AIM -
Print exactly those lines that run from the beginning of the data to the line bearing "self.socket = socket", inclusive.
>> start SOURCE MATERIAL
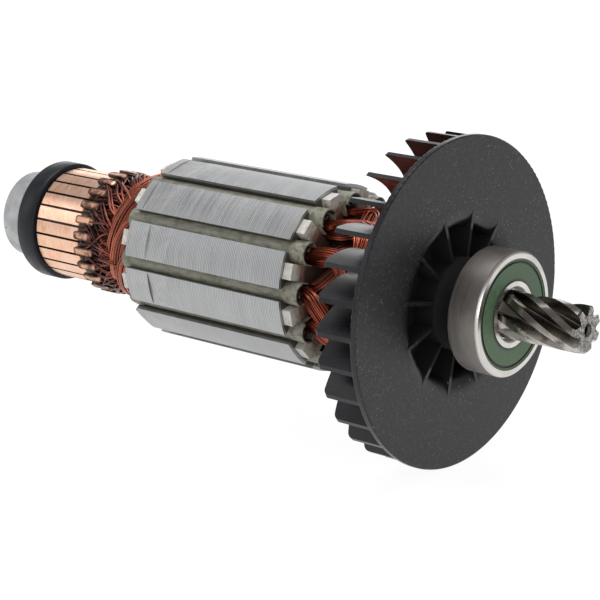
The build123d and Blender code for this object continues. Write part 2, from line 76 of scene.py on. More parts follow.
# Each soft box has its place, its width and height in metres, and its power in watts.
light_target = Vector((-0.05, 0.0, 0.0))
soft_boxes = {
    "top_box": ((-0.10, 0.05, 0.80), 0.6, 0.5, 4.2),
    "left_box": ((-0.75, -0.55, 0.35), 0.35, 0.5, 1.0),
    "right_strip": ((0.60, -0.45, 0.25), 0.15, 0.5, 1.3),
    "back_box": ((-0.55, 0.85, 0.30), 0.9, 0.5, 2.2),
}
for name, (place, width, height, power) in soft_boxes.items():
    light = bpy.data.lights.new(name, "AREA")
    light.shape = "RECTANGLE"
    light.size = width
    light.size_y = height
    light.energy = power
    lamp = bpy.data.objects.new(name, light)
    bpy.context.scene.collection.objects.link(lamp)
    lamp.location = place
    lamp.rotation_euler = (light_target - Vector(place)).to_track_quat("-Z", "Y").to_euler()


class Value:
    """The output of a node, which takes part in arithmetic."""

    def __init__(self, owner, socket):
        self.owner = owner
        self.socket = socket

    def math(self, operation, *others):
        """Adds a Math node on this value and others."""
        inputs = dict(enumerate((self, *others)))
        return self.owner.node("ShaderNodeMath", {"operation": operation}, inputs)

    def __add__(self, other):
        return self.math("ADD", other)

    def __radd__(self, other):
        return self.math("ADD", other)

    def __sub__(self, other):
        return self.math("SUBTRACT", other)

    def __rsub__(self, other):
        return self.owner.node("ShaderNodeMath", {"operation": "SUBTRACT"}, {0: other, 1: self})

    def __mul__(self, other):
        return self.math("MULTIPLY", other)

    def __rmul__(self, other):
        return self.math("MULTIPLY", other)

    def __truediv__(self, other):
        return self.math("DIVIDE", other)

    def __pow__(self, other):
        return self.math("POWER", other)

    def span(self, low, high, first=0.0, last=1.0):
        """Goes smoothly from first to last while this value goes from low to high."""
        inputs = {0: self, 1: low, 2: high, 3: first, 4: last}
        return self.owner.node("ShaderNodeMapRange", {"interpolation_type": "SMOOTHSTEP"}, inputs)

    def random(self):
        """A random value for each whole number."""
        inputs = {1: self.math("FLOOR")}
        return self.owner.node("ShaderNodeTexWhiteNoise", {"noise_dimensions": "1D"}, inputs)


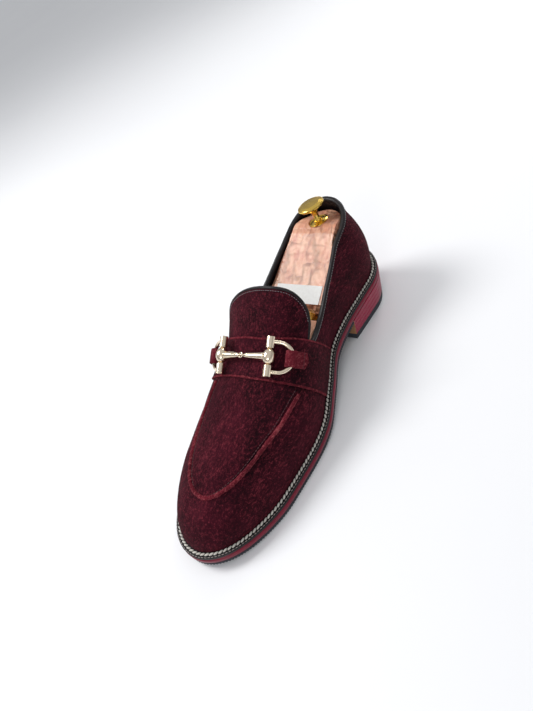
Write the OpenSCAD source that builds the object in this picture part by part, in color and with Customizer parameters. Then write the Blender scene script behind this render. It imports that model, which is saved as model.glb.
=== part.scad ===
// Right-foot suede loafer with a snaffle bit, on a sprung wooden shoe tree.
// Built on a last: s runs from the toe (0) to the heel (last_len), and every
// upper piece is a patch of the last's skin between two offsets from it.

/* [Last] */
// Length of the last's feather edge, toe to heel
last_len = 286; // [240:1:345]
// Width of the last against its standard fitting, in percent
width_fit = 100; // [84:1:120]
// Height of the instep against its standard fitting, in percent
instep_fit = 100; // [84:1:120]

/* [Sole and heel] */
// How far the sole stands out beyond the upper
flange = 5; // [3:0.5:8]
// Rubber outsole thickness
outsole_t = 2.7; // [2:0.1:5]
// Leather midsole thickness
midsole_t = 4.9; // [3:0.1:8]
// Welt thickness
welt_t = 2.4; // [1.6:0.1:4]
// Radius of the welt's white rope stitch
rope_r = 1; // [0.6:0.1:1.4]
// Length of the heel from its breast to the feather edge's back
heel_len = 72; // [60:1:85]
// Thickness of the rubber top lift that meets the ground
top_lift_t = 6; // [4:0.5:9]
// How far the heel draws in from the sole's edge at the ground
heel_taper = 4; // [1:0.5:4.5]
// Thickness of the insole board
insole_t = 2.2; // [1.5:0.1:3]
// Thickness of the sock liner
sock_t = 0.8; // [0.5:0.1:1.5]

/* [Upper] */
// Suede thickness
suede_t = 1.3; // [0.9:0.1:1.8]
// Thickness of the toe puff and heel counter
stiffener_t = 0.7; // [0.4:0.1:1.2]
// Lining thickness
lining_t = 0.9; // [0.6:0.1:1.4]
// Distance from the toe to the apron seam, on the standard last
apron_tip = 28.5; // [22:0.5:40]
// Half width of the raised apron seam
seam_r = 1.6; // [1:0.1:2.4]
// Strap thickness
strap_t = 1.4; // [1:0.1:2]
// Front edge of the strap at the crown, from the toe of the standard last
strap_front = 116.5; // [112:0.5:122]
// Width of the strap at the crown
strap_w = 27; // [20:0.5:32]
// Length of the tongue tab beyond the strap
tongue_len = 36; // [24:1:46]
// Radius of the black piping on the topline and tongue
piping_r = 1.5; // [1:0.1:2]

/* [Bit] */
// Distance between the pins of the two rings
bit_span = 45; // [41:1:50]
// Length of a ring's pin with its barrels
pin_len = 29; // [24:0.5:34]
// Radius of the thin pin that the bar turns on
pin_r = 1.5; // [1:0.1:1.8]
// Radius of the barrels
barrel_r = 3.1; // [2.4:0.1:3.6]
// Radius of the ring's wire
wire_r = 1.6; // [1.2:0.1:2]
// Radius of the ring's bow
bow_r = 11; // [9:0.5:12]
// How far the middle of the bit arches over its pins
bit_arch = 3.6; // [3:0.2:6]
// Width of a keeper loop
keeper_w = 12; // [9:0.5:14]
// Play of a ring's wire in its keeper
ring_play = 1; // [0.6:0.1:1.4]

/* [Shoe tree] */
// Radius of the two brass tubes
tube_r = 4.5; // [3.5:0.1:6]
// Distance between the tubes' axes
tube_gap = 20; // [16:1:24]
// Space between the heel block and the forepart, which the springs keep open
tree_gap = 11; // [9:0.5:14]
// Split between the two halves of the toe
toe_split = 3.5; // [3:0.1:6]
// Diameter of the pull knob
knob_d = 22.5; // [20:0.5:30]
// Height of the pull knob above its rosette
knob_h = 16.5; // [12:0.5:20]
// Clearance of the wood from the lining
wood_clear = 0.5; // [0.3:0.1:1.5]

/* [Hidden] */

// ---- standard last: [station from the toe, value] ----
base_len = 286;
grade = last_len / base_len;
MEDIAL = [[0, 36.5], [30, 37], [60, 40], [92, 42.5], [120, 43], [150, 34.5], [180, 25.5],
  [205, 25.5], [235, 28.5], [262, 31], [286, 32]];
LATERAL = [[0, 40.5], [30, 42.5], [60, 48], [92, 52.5], [125, 55.5], [150, 52.5],
  [180, 43.5], [205, 37.5], [235, 34], [262, 32], [286, 32]];
GROUND = [[-6, 4.5], [30, 1], [65, 0], [95, 0], [125, 4.5], [165, 11], [200, 18.5],
  [228, 21.5], [258, 23.5], [292, 27]];
CROWN = [[0, 24], [30, 31], [60, 39], [100, 46], [130, 51], [160, 68.5], [190, 76],
  [225, 86], [286, 95]];
POWER = [[0, 2.3], [60, 2.2], [100, 2.35], [150, 2.2], [200, 2.2], [240, 2.1], [286, 2.4]];
TOPLINE = [[130, 54], [150, 41], [180, 30.5], [210, 40], [240, 52.5], [265, 58.5],
  [286, 62]];
BULGE = [[0, 0], [60, 0.3], [120, 2], [180, 2.6], [235, 3.5], [286, 3.5]];
SPINE = [[0, 5], [40, 3], [90, 2.3], [130, 2.5], [170, 1], [210, 0.5], [286, 0]];
APRON_MEDIAL = [[22, 21.5], [60, 25], [95, 31], [135, 34]];
APRON_LATERAL = [[22, 25.5], [60, 28.5], [95, 35.5], [135, 35]];
toe_axis = 1.8;                 // the toe turns this far inwards
toe_round = 60 * grade;         // length of the toe's rounding in plan
heel_round = 36.5 * grade;      // length of the heel's rounding in plan
toe_rise = 40.5 * grade;        // length over which the toe rises
bulge_h = 50;                   // height over which the sides bulge
side_seam_low = 158 * grade;    // seam of vamp and quarter at the feather edge
side_seam_high = 136 * grade;   // and at the apron
skin_gap = 0.15;                // between layers of the upper
glue = 0.06;                    // between layers of the sole
step = 0.05;                    // for slopes

// ---- sums of the layers ----
sole_t = outsole_t + midsole_t + welt_t;
upper_t = suede_t + stiffener_t + lining_t + 2 * skin_gap;
stiffener_in = suede_t + skin_gap;
lining_in = stiffener_in + stiffener_t + skin_gap;
floor_h = insole_t + sock_t + 3 * glue;    // top of the sock liner over the feather edge
breast = last_len - heel_len;

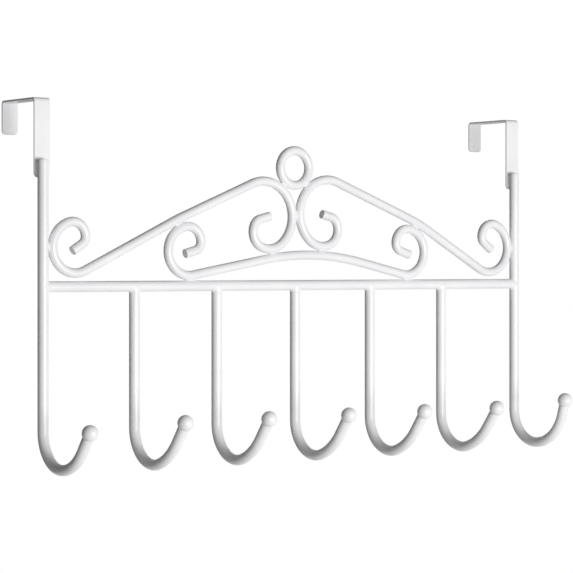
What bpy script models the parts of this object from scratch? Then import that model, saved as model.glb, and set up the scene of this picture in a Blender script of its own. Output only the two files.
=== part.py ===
"""Over-the-door hook rack, all welded from steel.

Two flat straps fold over the top of a door. A round upright is lapped on the front of each strap,
runs down and ends in a hook. A crossbar joins the uprights and carries five more hooks, and bent
wire scrollwork with a ring stands on it. A drilled ball closes the tip of each of the seven hooks.

Metres, +Z up, +X to the right as seen from the room, -Y towards the room.
The origin is halfway between the uprights, on the front top edge of the door.
"""
import bpy
import bmesh
from math import asin, atan2, cos, pi, radians, sin, sqrt
from mathutils import Vector

# Round stock, balls and the gap that touching pieces keep
ROD_DIAMETER = 0.0080
WIRE_DIAMETER = 0.0070
BALL_DIAMETER = 0.0118
SEAT_GAP = 0.0003

# Door straps: flat strip, folded twice, a little to the right of the uprights
STRAP_WIDTH = 0.0130
STRAP_SHIFT = 0.0018
STRAP_THICKNESS = 0.0015
STRAP_FOLD_RADIUS = 0.0022
STRAP_CORNER_RADIUS = 0.0030
DOOR_GAP = 0.0465
FRONT_LEG_LENGTH = 0.0580
REAR_LIP_LENGTH = 0.0250

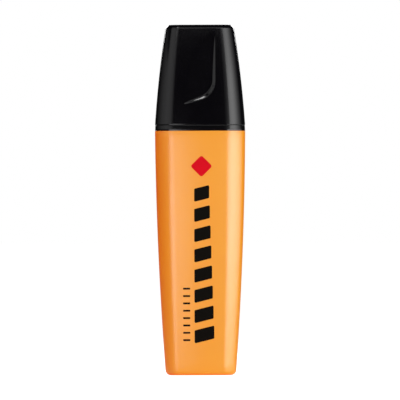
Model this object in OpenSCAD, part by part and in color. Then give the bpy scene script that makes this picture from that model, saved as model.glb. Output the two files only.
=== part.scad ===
// Flat-bodied highlighter pen with a pull-off cap, standing on its rear end with the cap on top.
// X is the width, Y the thickness (the front face looks to -Y) and Z the length.
// Every outer shell is a loft of one cross-section: two broad faces with a slight crown, two narrow
// sides and four round corners. Width, thickness and corner radius follow a convex curve that starts
// at the joint between barrel and cap and runs down to the rear end and up to the cap's top.

/* [Overall] */
// Length from the rear end to the top of the cap
total_len = 105; // [101:0.5:112]
// Length of the cap outside
cap_len = 30; // [29:0.5:33]
// Height of the dark collar that shows between barrel and cap
collar_h = 1.7; // [0.8:0.1:3]

/* [Body] */
// Width at the joint between barrel and cap
joint_w = 27.1; // [26:0.1:30]
// Thickness at the joint
joint_t = 17; // [16.6:0.1:19]
// Corner radius at the joint
joint_r = 6.2; // [5:0.1:7]
// Width at the rear end
rear_w = 21; // [20.6:0.1:24]
// Thickness at the rear end
rear_t = 13.6; // [13.2:0.1:16]
// Corner radius at the rear end
rear_r = 4.2; // [3:0.1:5.5]
// Radius of the edge round the rear end
rear_edge_r = 1.4; // [0.6:0.1:2]
// Radius of the crown of the broad faces
crown_r = 110; // [80:5:300]
// Wall of the barrel and of the cap
wall = 1.5; // [1.2:0.1:1.6]

/* [Cap] */
// Width at the top of the cap
top_w = 20.3; // [18:0.1:24]
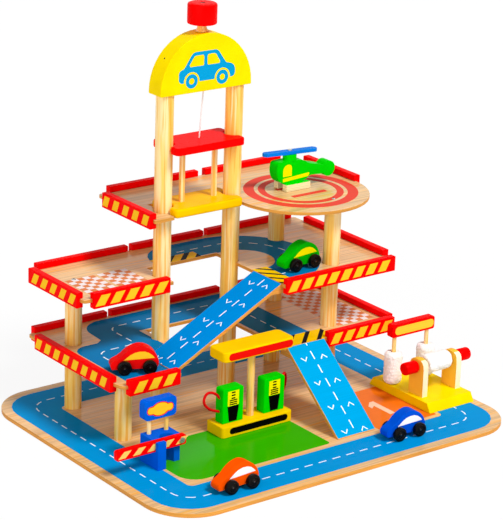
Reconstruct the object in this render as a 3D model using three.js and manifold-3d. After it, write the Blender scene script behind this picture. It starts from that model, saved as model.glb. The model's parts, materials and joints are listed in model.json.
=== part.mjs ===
// Wooden toy parking garage with three decks, two ramps and a hand-cranked lift.
// Millimetres, +Z up. The origin is the centre of the base board's underside.
// +X runs to the right along the front edge and +Y runs to the back.

import * as THREE from "three";
import { mergeVertices } from "three/addons/utils/BufferGeometryUtils.js";
import Module from "manifold-3d";

const wasm = await Module();
wasm.setup();

// General clearances
const SEAT = 0.3; // gap between a piece and what it rests on or passes through
const OVERRUN = 2; // how far a cutting tool runs past the face that it cuts
const runningClear = 0.3; // radial play of a turning piece
const SINK = 0.5; // how far two glued pieces of one node run into each other

// Fineness of round shapes: sides of a round piece by its size, segments of a corner
const SIDES = { large: 24, medium: 16, small: 12, fine: 8 };
const ROUND_SEGMENTS = 4;

// Board that everything stands on
const BASE = { width: 500, depth: 396, thick: 5, cornerRadius: 58, cornerSegments: 8 };

// The three decks, in plan. Insets are measured from the base board's edges.
const DECK = {
  thick: 4,
  firstRise: 81, // base board's top to the first deck's top
  rise: 78.5, // from one deck's top to the next
  leftInset: 50,
  rightInset: 55,
  backInset: 20,
  depth: 198.5,
  cornerRadius: 5,
  frontCornerRadius: 14,
  outlineSegments: 3,
};
const deckLeft = DECK.leftInset - BASE.width / 2;
const deckRight = BASE.width / 2 - DECK.rightInset;
const deckBack = BASE.depth / 2 - DECK.backInset;
const deckFront = deckBack - DECK.depth;
const firstTop = BASE.thick + DECK.firstRise;
const secondTop = firstTop + DECK.rise;
const thirdTop = secondTop + DECK.rise;
const deckTops = [firstTop, secondTop, thirdTop];

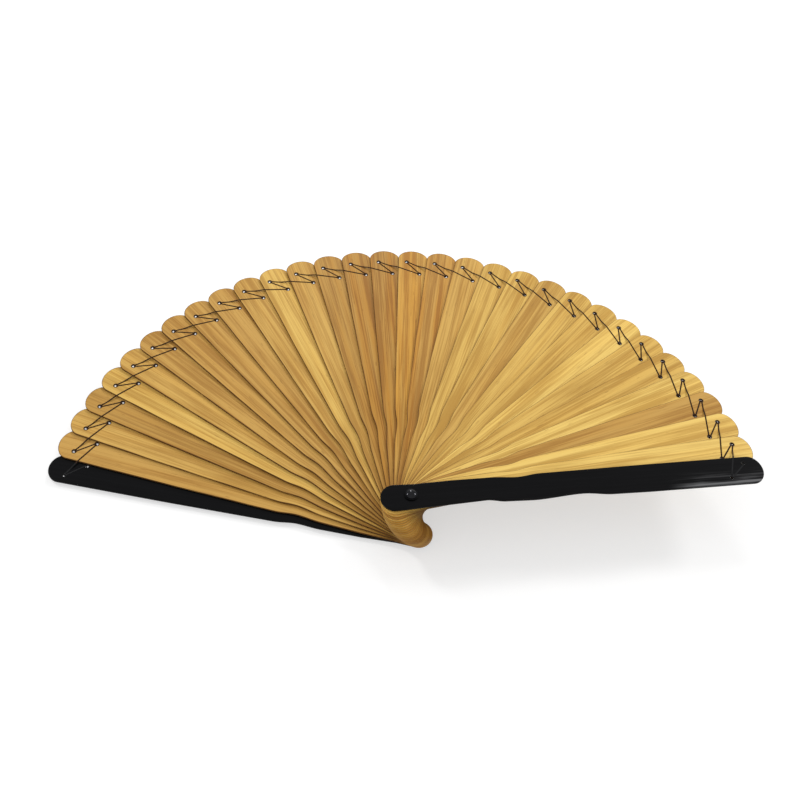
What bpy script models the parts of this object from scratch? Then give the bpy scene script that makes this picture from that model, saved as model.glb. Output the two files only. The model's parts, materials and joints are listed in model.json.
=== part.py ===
"""Folding hand fan of laced bamboo blades, shown open.

Thirty flat blades lie between two thicker, narrower guard sticks, all threaded
on one rivet.  Each leaf lies on the one to its left and is turned one step
clockwise from it, so the open fan is a low spiral stair.  A thread runs there
and back through two holes near the tip of every leaf and stops the fan opening
further.

Frame: metres, +Z along the rivet from the back guard to the front guard, the
origin on the rivet's axis at its flat back end, +Y through the middle of the
open fan.  In a leaf's own frame X runs from the rivet to the tip and Y to the
leaf's left, upper edge.
"""

import math

import bmesh
import bpy
from mathutils import Matrix, Vector

MM = 0.001

# Stack of leaves
BLADE_COUNT = 30
BLADE_THICKNESS = 1.0 * MM
GUARD_THICKNESS = 2.0 * MM
CLEARANCE = 0.3 * MM

# Opening: the steps between leaves are widest in the middle of the fan
FAN_SPREAD = math.radians(163.2)
FAN_MIDDLE = math.radians(90.0)
STEP_FALL = 0.12
STEP_LEAN = 0.039
FRONT_GUARD_TURN = math.radians(0.7)

# Leaf outline, measured from the rivet along the leaf and outward from its midline
TIP_REACH = 213.5 * MM
TIP_DOME_DEPTH = 8.0 * MM
TAIL_REACH = 17.5 * MM
TAIL_DOME_DEPTH = 8.5 * MM
OUTER_PART_REACH = 140.0 * MM
WIDEST_HALF_WIDTH = 9.3 * MM
GUARD_EDGE_BEVEL = 0.3 * MM

# Each edge of a blade lies this much further out than the guard's
BLADE_NECK_WIDENING = 0.6 * MM
BLADE_TIP_WIDENING = 1.0 * MM

# Left edge: a straight neck, a hollow and an S-shaped step out to the shoulder
LEFT_TAIL_HALF_WIDTH = 7.7 * MM
LEFT_WAIST_REACH = 3.0 * MM
LEFT_WAIST_HALF_WIDTH = 7.3 * MM
LEFT_NECK_START = 24.0 * MM
LEFT_NECK_END = 48.0 * MM
LEFT_NECK_HALF_WIDTH = 8.0 * MM
LEFT_HOLLOW_REACH = 63.0 * MM
LEFT_HOLLOW_HALF_WIDTH = 7.0 * MM
LEFT_SHOULDER_REACH = 77.0 * MM
LEFT_SHOULDER_HALF_WIDTH = 8.4 * MM
LEFT_OUTER_HALF_WIDTH = 9.1 * MM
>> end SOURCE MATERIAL
WRITTEN ANSWER -
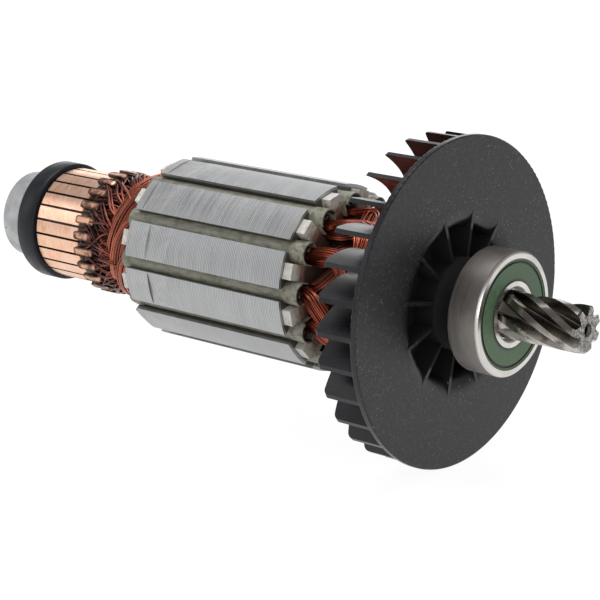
The build123d and Blender code for this object continues. Write part 2, from line 76 of scene.py on. More parts follow.
# Each soft box has its place, its width and height in metres, and its power in watts.
light_target = Vector((-0.05, 0.0, 0.0))
soft_boxes = {
    "top_box": ((-0.10, 0.05, 0.80), 0.6, 0.5, 4.2),
    "left_box": ((-0.75, -0.55, 0.35), 0.35, 0.5, 1.0),
    "right_strip": ((0.60, -0.45, 0.25), 0.15, 0.5, 1.3),
    "back_box": ((-0.55, 0.85, 0.30), 0.9, 0.5, 2.2),
}
for name, (place, width, height, power) in soft_boxes.items():
    light = bpy.data.lights.new(name, "AREA")
    light.shape = "RECTANGLE"
    light.size = width
    light.size_y = height
    light.energy = power
    lamp = bpy.data.objects.new(name, light)
    bpy.context.scene.collection.objects.link(lamp)
    lamp.location = place
    lamp.rotation_euler = (light_target - Vector(place)).to_track_quat("-Z", "Y").to_euler()


class Value:
    """The output of a node, which takes part in arithmetic."""

    def __init__(self, owner, socket):
        self.owner = owner
        self.socket = socket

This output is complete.